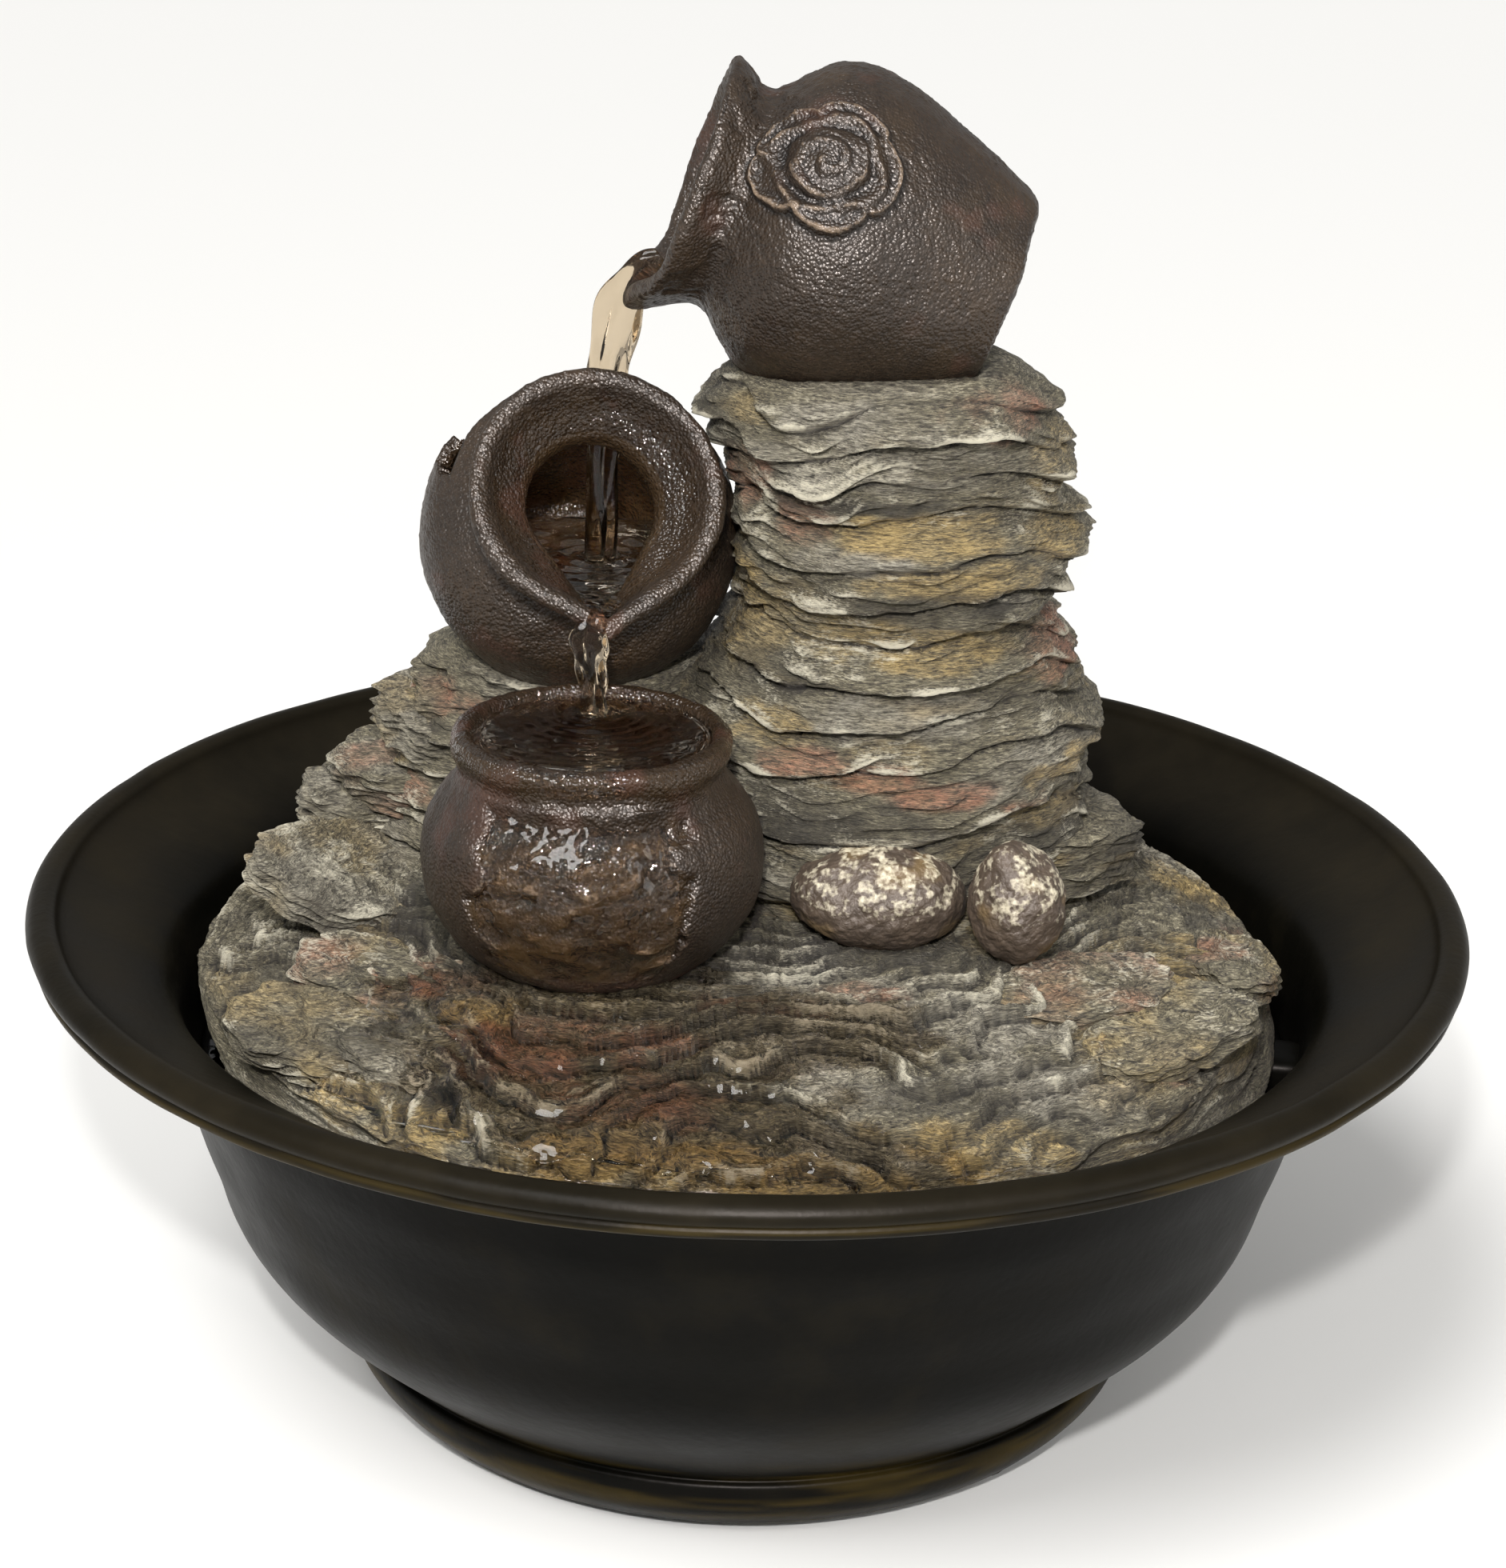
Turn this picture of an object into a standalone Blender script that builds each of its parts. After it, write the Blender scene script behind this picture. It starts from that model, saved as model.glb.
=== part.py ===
"""Three-jug tabletop water fountain: a flared bowl, lift-off rockwork that carries two tipped jugs and
an overflowing pot, and a small submersible pump. Metres, +Z up, origin under the bowl's axis at the
bottom of the feet. The front of the fountain faces -Y."""

import math
import random

import bpy
from mathutils import Matrix, Vector

# Overall sizes
RIM_RADIUS = 0.150
BOWL_HEIGHT = 0.110
COLUMN_HEIGHT = 0.088
JUG_RADIUS = 0.0335
JUG_LENGTH = 0.0667
POT_RADIUS = 0.034
POT_HEIGHT = 0.049

# Walls and clearances
BOWL_WALL = 0.004
JUG_WALL = 0.003
GAP = 0.0003
MOUND_GAP = 0.0035
JUG_SINK = 0.006

# Bowl
FOOT_RADIUS = 0.084
FOOT_HEIGHT = 0.016
FLOOR_Z = 0.011
PAD_RADIUS = 0.006
PAD_HEIGHT = 0.0015
LUG_WIDTH = 0.014
LUG_HEIGHT = 0.008
LUG_REACH = 0.012
RIM_DROP = 0.015

# Heights of the rockwork, each above the one before
SUPPORT_DROP = 0.030
TERRACE_RISE = 0.027
SHOULDER_RISE = 0.043
COLUMN_FOOT_RISE = 0.019

# Riser tube and pump
TUBE_BORE = 0.0040
TUBE_WALL = 0.0015
TUBE_FIT = 0.0004
GROMMET_RISE = 0.0025
PUMP_WIDTH = 0.042
PUMP_DEPTH = 0.034
PUMP_HEIGHT = 0.036
VOLUTE_DEPTH = 0.011
VOLUTE_BORE = 0.0115
COVER_WALL = 0.0018
CUP_HEIGHT = 0.005
CUP_RADIUS = 0.005
NOZZLE_LENGTH = 0.013
NOZZLE_BORE = 0.0024
WELL_RADIUS = 0.0072
WELL_DEPTH = 0.025
SHAFT_RADIUS = 0.0010
MAGNET_RADIUS = 0.0064
IMPELLER_RADIUS = 0.0095
RUNNING_FIT = 0.00008
DIAL_RADIUS = 0.0085
DIAL_STEM = 0.0030
DIAL_FLANGE = (0.0032, 0.0058)
BUSH_RADIUS = 0.0030
FRONT_BUSH_LENGTH = 0.0016
REAR_SOCKET_DEPTH = 0.0045
GLAND_RADIUS = 0.0040
GLAND_LENGTH = 0.0095
GLAND_SEAT = 0.006
IMPELLER_DEPTH = 0.0050
COVER_REACH = 0.010
PASS = 0.002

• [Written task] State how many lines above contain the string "that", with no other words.

• [Full solution] 2